-- Start of COLLECTED MATERIAL --

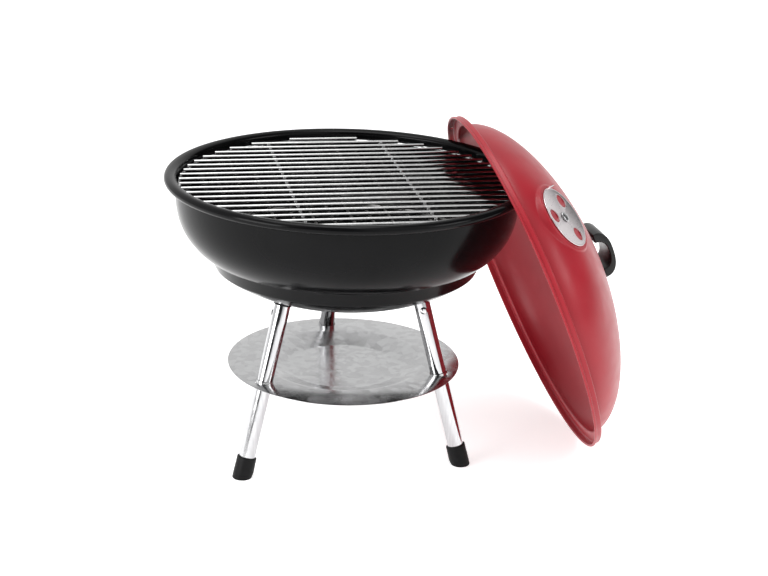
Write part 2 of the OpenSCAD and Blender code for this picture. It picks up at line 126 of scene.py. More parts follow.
floor_reach = 9.0
floor_mesh = bpy.data.meshes.new("floor")
floor_mesh.from_pydata(
    [(-floor_reach, -floor_reach, 0), (floor_reach, -floor_reach, 0),
     (floor_reach, floor_reach, 0), (-floor_reach, floor_reach, 0)], [], [(0, 1, 2, 3)])
floor = bpy.data.objects.new("floor", floor_mesh)
bpy.context.scene.collection.objects.link(floor)
floor_paint = bpy.data.materials.new("floor_paint")
floor_paint.use_nodes = True
floor_shader = floor_paint.node_tree.nodes["Principled BSDF"]
floor_shader.inputs["Base Color"].default_value = (0.9, 0.9, 0.9, 1)
floor_shader.inputs["Roughness"].default_value = 0.9
floor_shader.inputs["Specular IOR Level"].default_value = 0.0
floor_shader.inputs["Emission Color"].default_value = (1, 1, 1, 1)
floor_shader.inputs["Emission Strength"].default_value = 0.6
floor_mesh.materials.append(floor_paint)

# ---------------------------------------------------------------- bowl
# The firebowl is deep-drawn sheet steel with a rolled rim, glazed in black enamel. Its side curves
# in to a ledge that carries the coal grate, a steep band drops from there to the dish, and three air
# holes go through the dish's flat middle.
bowl_low, bowl_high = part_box("bowl")
bowl_x = (bowl_low.x + bowl_high.x) / 2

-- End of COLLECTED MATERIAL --

### [WHAT TO PRODUCE]
Find all lines holding the string "scene" and copy them.

### [RESPONSE TO THE EXERCISE]
Write part 2 of the OpenSCAD and Blender code for this picture. It picks up at line 126 of scene.py. More parts follow.
bpy.context.scene.collection.objects.link(floor)